The navy stunt planes, the Blue Angels, pictured from the Smith and Armistead monuments on Federal Hill during the Star-Spangled Spectacular in September 2014
The navy stunt planes, the Blue Angels, pictured from the Smith and Armistead monuments on Federal Hill during the Star-Spangled Spectacular in September 2014

For those of us who recently experienced the bicentennial of the Battle of Baltimore, the laudatory spirit might still be felt. The Star-Spangled Spectacular in September 2014 included a massive fireworks display, a festival of tall ships from across the world, an aerial performance by the Blue Angels, and visits to Fort McHenry by President Barack Obama and Vice President Joe Biden. While some locals and visitors challenged themselves to learn more about the War of 1812 through exhibits and programs at many local museums, critical thinking was by no means required during the bicentennial commemorations.

Perhaps large-scale public festivals—whether in 1914 or 2014—do not offer the ideal opportunity to dive deeply into the history of the Battle of Baltimore. However, this does not mean the events of September 12, 1814, have gone forgotten. While the printed centennial program (which you can access here) included a detailed account of the battle, we in the 21st century have many more opportunities to discover stories of the War of 1812. The Star-Spangled Banner bicentennial generated a great deal of online content—videos, websites, interactive maps, blogs, and digitized archival materials—free and accessible to anyone with an internet connection.

Diversity is a theme of the National Park Service's bicentennial commemoration
Diversity is a theme of the National Park Service’s bicentennial commemoration

While several of these digital projects have continued to examine military history and the actions of Francis Scott Key (the main areas of focus during the centennial), the scholarship has also widened its lens to include more cultural history. Representing a range of diverse historical actors and their contributions to the city’s defense has been a priority in some of these projects. The Battle of Baltimore website and app embodies this bicentennial moment by examining places of worship, commercial centers, and sites of commemoration as well as defensive positions and troop movements. Stories relating to the generals and militiamen who participated in the Battle of Baltimore can certainly be found, but the project seeks to sketch a more complete picture of Baltimore in the early 19th century by also discussing everyday activities such as shopping, learning, praying, and working.

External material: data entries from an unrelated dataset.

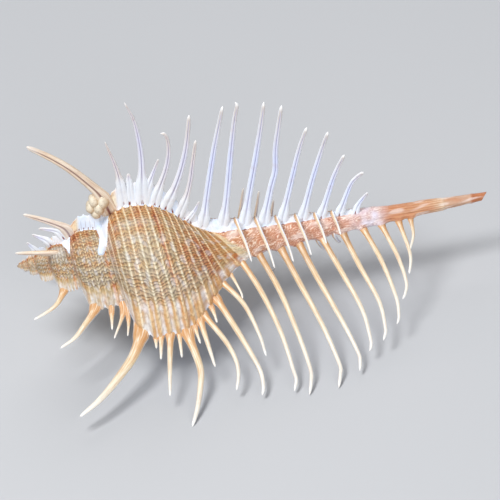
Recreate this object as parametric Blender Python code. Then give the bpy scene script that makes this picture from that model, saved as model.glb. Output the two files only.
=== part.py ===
"""Spiny murex shell lying on its spines.

Coiled whorls that grow by a fixed ratio each turn, a long straight front
canal, three rows of spines a turn and an open aperture, all one solid.
"""

import math

import bmesh
import bpy
from mathutils import Matrix, Vector

MM = 0.001

# Growth of the coil
TURN_GROWTH = 1.66
LIP_ANGLE = -25.0
ROW_STEP = 120.0
STEP_GROWTH = TURN_GROWTH ** (1 / 3)

# Outline of the last whorl at the lip: distance from the apex, radius (mm)
WHORL = (
    (26.0, 3.0), (28.0, 9.0), (29.8, 12.8), (31.5, 15.6), (34.0, 17.6),
    (37.5, 18.8), (41.0, 19.1), (45.0, 18.6), (48.5, 17.2), (52.0, 15.0),
    (55.0, 12.2), (58.0, 9.4), (61.0, 7.2), (64.0, 5.6), (68.0, 3.0),
)
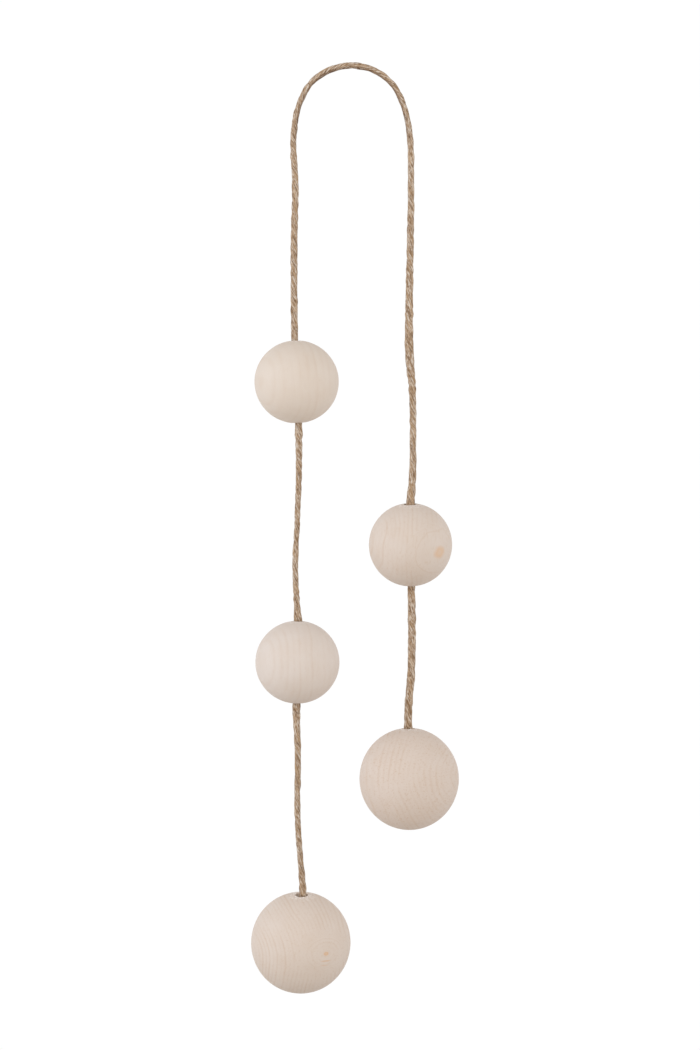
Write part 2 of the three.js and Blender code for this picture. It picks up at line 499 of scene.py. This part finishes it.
def jute_cord(settings):
    """Jute: retted stem fibres, softly spun into three plies and laid up to the left. The eye sees a
    matt, greyish straw-brown cord, streaked along its fibres, with short dark creases between strands."""
    material, node = new_material("laid_jute")
    fibre = node("UVMap", uv_map="fibres")

    def streaks(length, width, detail):
        """Noise drawn out along the fibres, for streaks of a real length and width in millimetres."""
        stretch = (1 / (length * MM), 1 / (width * MM), 1)
        drawn = node("Mapping", {"Vector": fibre, "Scale": stretch})
        return node("TexNoise", {"Vector": drawn, "Scale": 1.0, "Detail": detail, "Roughness": 0.55})

    # A jute fibre is under 0.1 mm wide. These are drawn much coarser, so that they show.
    single_fibres = streaks(length=2.8, width=0.62, detail=2)
    bundles = streaks(length=5, width=0.85, detail=1)
    patches = streaks(length=15, width=3, detail=1)
    tone = node("Math", (single_fibres, 0.5), operation="MULTIPLY")
    for layer, share in ((bundles, 0.32), (patches, 0.18)):
        part = node("Math", (layer, share), operation="MULTIPLY")
        tone = node("Math", (tone, part), operation="ADD")
    streaked = node("ValToRGB", {"Fac": tone})
    stops = streaked.node.color_ramp.elements
    stops[0].position, stops[0].color = 0.39, paint(settings.dark_fibre)
    stops[1].position, stops[1].color = 0.6, paint(settings.light_fibre)
    stops.new(0.49).color = paint(settings.mid_fibre)

    # Some fibres are more golden than the rest.
    golden = node("MapRange", (streaks(length=18, width=1.4, detail=1), 0.45, 0.65, 0, 0.5))
    colours = {"Factor": golden, COLOUR_A: streaked, COLOUR_B: paint(settings.golden_fibre)}
    warmed = node("Mix", colours, MIXED, data_type="RGBA")

    # The crease mask is painted shade in the furrows and in the loop's inner bend, broken into lines;
    # short dark specks of bark and dark fibre between the fibres join it. Both take the crease colour.
    broken_lines = streaks(length=2.6, width=0.8, detail=1)
    breaks = node("MapRange", (broken_lines, 0.35, 0.6, 1, 0.35))
    crease = node("Attribute", result="Fac", attribute_name="crease")
    crease = node("Math", (crease, breaks), operation="MULTIPLY")
    specks = node("MapRange", (broken_lines, 0.58, 0.68, 0, 0.75))
    crease = node("Math", (crease, specks), operation="MAXIMUM")
    colours = {"Factor": crease, COLOUR_A: warmed, COLOUR_B: paint(settings.crease_shade)}
    colour = node("Mix", colours, MIXED, data_type="RGBA")

    height = node("Math", (single_fibres, bundles), operation="ADD")
    bump = node("Bump", {"Height": height, "Strength": 0.7, "Distance": 0.15 * MM})
    look = {"Base Color": colour, "Normal": bump, "Roughness": 0.85, "Sheen Weight": 0.1}
    node("OutputMaterial", {"Surface": node("BsdfPrincipled", look)})
    return material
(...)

Selected Battle of Baltimore digital projects emerging from the bicentennial:

  • Prize of the Chesapeake: The Story of Fells Point: The nonprofit Preservation Society produced this website with support from two state agencies: the Maryland Heritage Areas Authority and the Maryland War of 1812 Bicentennial Commission. The project includes a ten minute film for young audiences, a very detailed walking tour, a series of essays, and a selected archive all focused on Fells Point in the War of 1812. The content emphasizes Fells Point as a center for shipbuilding and caulking, and addresses its racial and ethnic diversity.

    The state's suite of interactive battle maps utilize new tools to tell familiar stories
    The state’s suite of interactive battle maps utilize new tools to tell familiar stories
  • The War of 1812 in the Chesapeake: Interactive Battle Maps: this project of the state bicentennial commission identifies four stories related to the War of 1812 in the Chesapeake: St. Leonard Creek, Bladensburg, North Point and Baltimore. Brief videos introduce users to each place with footage of living history reenactments, “talking heads” from experts at the National Park Service, period maps and drawings, and computer-generated graphics. High-tech animated battle maps then provide a personalized approach for exploring each story in depth. While the focus is on military history, the content addresses the contributions of everyday citizens from all backgrounds.
  • Maryland in the War of 1812 blog: Scott Sheads, a longtime ranger at Fort McHenry and a foremost expert on the Battle of Baltimore, maintained this detailed, scholarly blog devoted to the military history of the War of 1812 in Maryland during the bicentennial period. Through original research and transcriptions of primary sources, Sheads brought to light many individuals, engagements, and correspondence through this digital platform. Some of the information published on this blog has been reproduced (with permission) on Battle of Baltimore.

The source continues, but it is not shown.